Hanoi plans to relocate more universities
The city advocates a rational redistribution of the university and college network, intending to relocate educational institutions with insufficient campuses in the metropolitan area to the periphery.
Hanoi plans to relocate some universities to satellite urban areas and build new campuses according to the centralized university model, organized by clusters of academic disciplines and specialties.
|Nghia Tan Middle School in Cau Giay District. Photo: Pham Hung/The Hanoi Times
The move was mentioned in the draft adjusted Capital Planning until 2045, with a vision to 2065.
As outlined by the Hanoi People's Committee, the capital would have approximately 650,000-700,000 students by 2030, making up 40% of the total students in the Red River Delta.
The city advocates a rational redistribution of the university and college network, intending to relocate institutions with insufficient campuses in the metropolitan area to the periphery. The target is to limit the scale of education in the central urban area, specifically the area from the Nhue River inward to the downtown, to a maximum of 200,000 students.
Educational institutions with more than 2 hectares of land will be allowed to remain, and their facilities will be renovated and upgraded to meet the target of 20 square meters per student. Schools with a long tradition, such as Hanoi University of Pharmacy, Hanoi Medical University, and Hanoi University of Science and Technology, will be targeted for preservation and renovation.
Schools with an area of less than 2 hectares, excluding the aforementioned "special" schools, will be encouraged to relocate outside the central urban area.
The construction of new facilities follows the centralized university area model, aiming to conserve land resources, minimize infrastructure investment costs, facilitate an advanced educational model, and cater to the requirements of training, research, and practical applications. The expected average area per student in these new facilities is around 50-60 square meters.
Vocational training within clusters will be strategically aligned with the nature and functions of the surrounding urban areas. Specifically, those in Son Tay Town will prioritize training in culture, tourism, and the arts, while the Hoa Lac area in Thach That District will focus on high-quality training in basic sciences.
Educational institutions in Phu Xuyen district will focus on training in industries related to applications serving a multi-industry framework, Soc Son will concentrate on economic, trade, and banking sectors, and those in Xuan Mai Town in Chuong My District will specialize in pedagogical industries.
The plan, currently under review by the Hanoi People's Committee, is gathering opinions before finalization for submission to the Government.
This initiative by Hanoi shares several similarities with the draft planning of the higher education institution network until 2030, with a vision to 2050, proposed by the Ministry of Education and Training.
According to the Ministry's vision, the Red River Delta region, centered around Hanoi, will prioritize the training of high-quality, highly qualified human resources linked with scientific research and innovation across key fields.

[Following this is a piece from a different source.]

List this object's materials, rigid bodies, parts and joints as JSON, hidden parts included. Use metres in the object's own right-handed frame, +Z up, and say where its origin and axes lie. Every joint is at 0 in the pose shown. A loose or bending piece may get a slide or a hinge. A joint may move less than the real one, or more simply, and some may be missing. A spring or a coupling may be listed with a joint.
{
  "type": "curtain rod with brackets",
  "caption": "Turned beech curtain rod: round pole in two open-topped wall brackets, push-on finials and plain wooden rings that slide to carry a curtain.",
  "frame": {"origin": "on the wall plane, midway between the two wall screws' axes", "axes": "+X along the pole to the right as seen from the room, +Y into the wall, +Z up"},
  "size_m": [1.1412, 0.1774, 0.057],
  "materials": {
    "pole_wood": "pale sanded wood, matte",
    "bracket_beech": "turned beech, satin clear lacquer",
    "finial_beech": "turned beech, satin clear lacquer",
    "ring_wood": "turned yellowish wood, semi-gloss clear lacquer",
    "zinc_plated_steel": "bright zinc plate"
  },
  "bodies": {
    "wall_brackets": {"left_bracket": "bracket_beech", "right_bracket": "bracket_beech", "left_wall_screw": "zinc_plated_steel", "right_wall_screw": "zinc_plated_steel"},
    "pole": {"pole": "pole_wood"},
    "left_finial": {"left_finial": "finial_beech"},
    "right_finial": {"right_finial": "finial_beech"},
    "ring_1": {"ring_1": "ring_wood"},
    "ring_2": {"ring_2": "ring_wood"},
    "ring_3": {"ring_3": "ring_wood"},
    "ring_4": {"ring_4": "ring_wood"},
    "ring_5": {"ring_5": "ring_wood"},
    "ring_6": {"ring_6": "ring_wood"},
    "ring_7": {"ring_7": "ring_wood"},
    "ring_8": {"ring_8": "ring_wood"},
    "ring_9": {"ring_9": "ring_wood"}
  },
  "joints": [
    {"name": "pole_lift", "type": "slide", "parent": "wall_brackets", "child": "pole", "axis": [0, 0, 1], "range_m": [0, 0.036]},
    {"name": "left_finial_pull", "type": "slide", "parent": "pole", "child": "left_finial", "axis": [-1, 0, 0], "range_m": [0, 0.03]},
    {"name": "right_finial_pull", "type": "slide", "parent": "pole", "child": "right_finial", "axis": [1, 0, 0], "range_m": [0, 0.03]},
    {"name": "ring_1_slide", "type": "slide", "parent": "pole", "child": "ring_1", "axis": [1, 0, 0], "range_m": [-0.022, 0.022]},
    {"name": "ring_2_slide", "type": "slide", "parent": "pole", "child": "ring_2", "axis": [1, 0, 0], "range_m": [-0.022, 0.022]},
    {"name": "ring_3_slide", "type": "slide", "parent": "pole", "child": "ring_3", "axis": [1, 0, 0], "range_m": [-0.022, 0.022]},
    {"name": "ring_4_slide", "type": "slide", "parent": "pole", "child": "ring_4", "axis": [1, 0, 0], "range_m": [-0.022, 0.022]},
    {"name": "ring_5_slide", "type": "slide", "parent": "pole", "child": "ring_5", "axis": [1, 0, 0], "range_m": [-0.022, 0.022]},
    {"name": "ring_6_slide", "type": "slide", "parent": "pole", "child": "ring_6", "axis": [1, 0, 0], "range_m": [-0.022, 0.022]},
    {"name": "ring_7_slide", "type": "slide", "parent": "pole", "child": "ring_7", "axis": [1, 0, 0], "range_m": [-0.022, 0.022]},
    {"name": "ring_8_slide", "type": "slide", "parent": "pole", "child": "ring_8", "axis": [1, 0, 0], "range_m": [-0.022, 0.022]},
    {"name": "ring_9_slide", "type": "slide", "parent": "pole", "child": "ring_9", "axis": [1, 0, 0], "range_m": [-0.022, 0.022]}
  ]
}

Multiple university clusters will be established on both Ring Road No.4 sides.
The idea of relocating universities from central Hanoi to suburban areas has been on the city’s agenda since the 2010s. However, numerous challenges, including the delay in granting land to schools in the new areas or the ongoing land lease terms in the inner city, have hindered the relocation progress.

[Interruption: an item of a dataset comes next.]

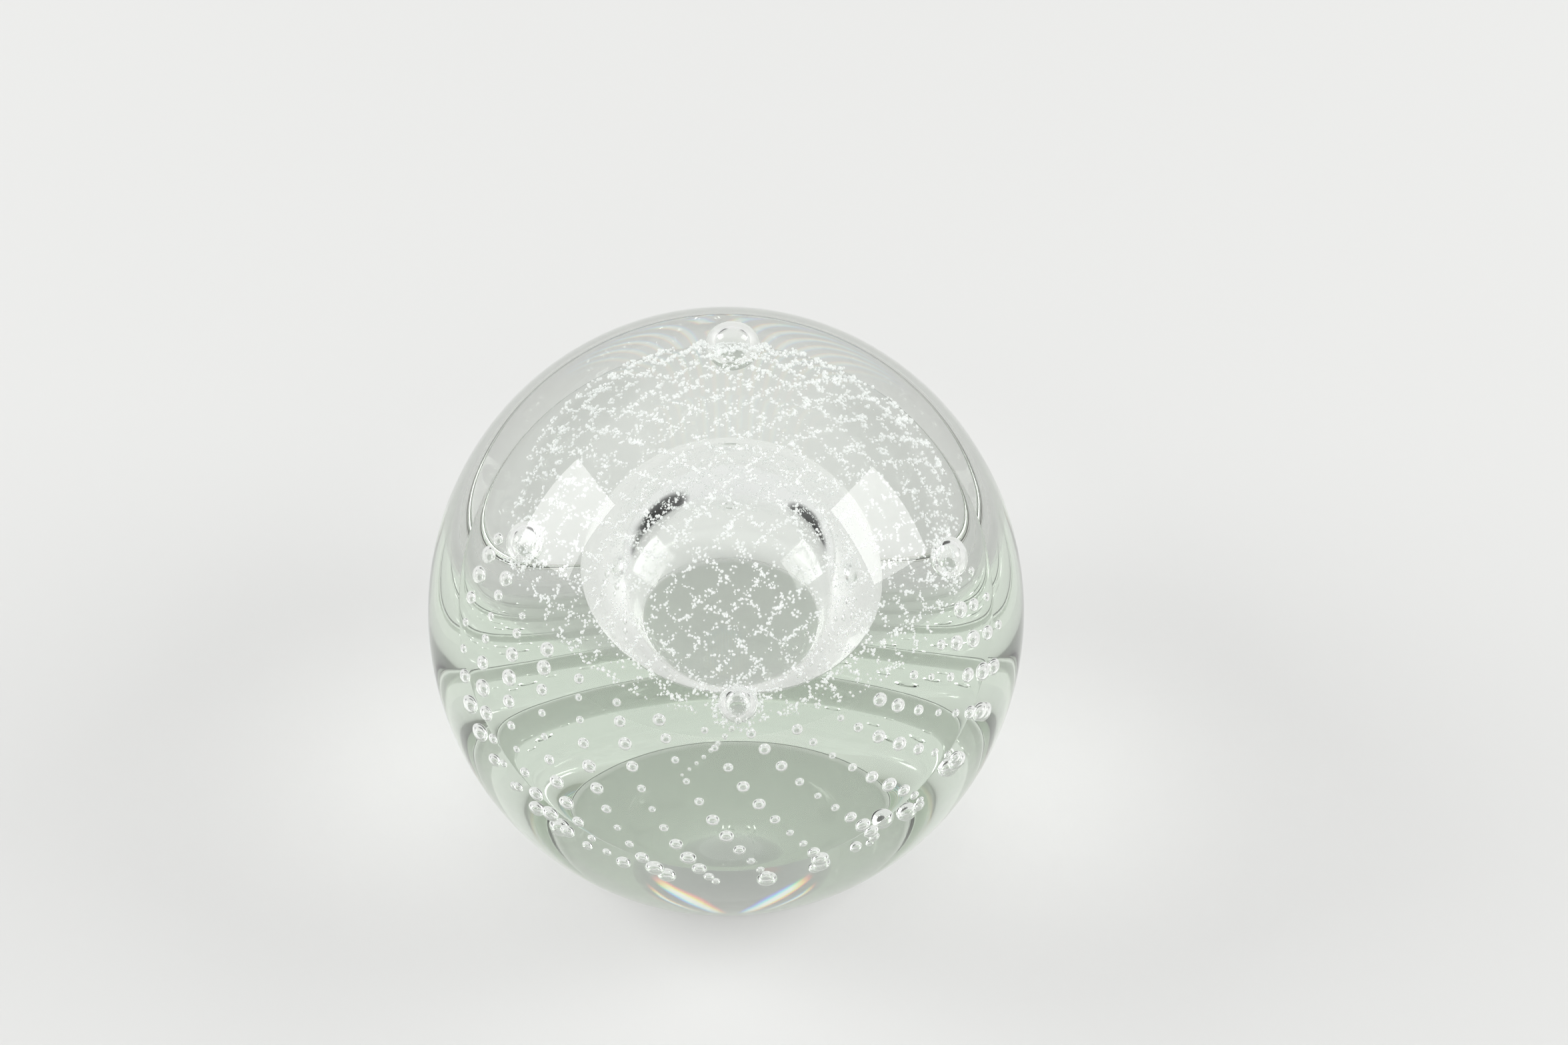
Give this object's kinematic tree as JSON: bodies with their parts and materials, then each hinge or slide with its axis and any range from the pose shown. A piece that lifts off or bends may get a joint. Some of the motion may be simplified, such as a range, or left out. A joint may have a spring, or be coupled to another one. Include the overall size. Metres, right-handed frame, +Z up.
{
  "type": "glass paperweight",
  "caption": "Clear cased-glass ball paperweight with a large heart bubble, a lattice veil of fine seeds, collar bubbles and rows of trapped air, on a flat ground base.",
  "frame": {"origin": "middle of the flat ground face the paperweight rests on", "axes": "+Z up through the middle of the ball, -Y towards the front collar bubble"},
  "size_m": [0.08, 0.08, 0.0724],
  "materials": {
    "clear_glass": "fire polished, ground flat on the base",
    "core_glass": "clear glass fused under the outer glass",
    "seeded_glass": "white lattice of fine seeds of air",
    "trapped_air": "bright skin of a bubble of air"
  },
  "bodies": {
    "root": {"outer_glass": "clear_glass", "core_glass": "core_glass", "lattice_veil": "seeded_glass", "heart_bubble": "trapped_air", "seed_trail": "trapped_air", "collar_bubble_front": "trapped_air", "collar_bubble_right": "trapped_air", "collar_bubble_back": "trapped_air", "collar_bubble_left": "trapped_air", "bubble_row_01": "trapped_air", "bubble_row_02": "trapped_air", "bubble_row_03": "trapped_air", "bubble_row_04": "trapped_air", "bubble_row_05": "trapped_air", "bubble_row_06": "trapped_air", "bubble_row_07": "trapped_air", "bubble_row_08": "trapped_air", "bubble_row_09": "trapped_air", "bubble_row_10": "trapped_air", "bubble_row_11": "trapped_air", "bubble_row_12": "trapped_air"}
  },
  "joints": []
}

This situation strains Hanoi's infrastructure, particularly in the metropolitan area, and affects the timely construction of public works, preschools, and public schools within the city.
At present, the capital is home to nearly 60 universities, most of which occupy less than 10 hectares of land, and three schools with less than one hectare. The average land area per student in these schools remains relatively low, with some inner-city schools having only about 2 square meters per student. This falls short of the current standards, which require higher education institutions to aim for 25 square meters per student.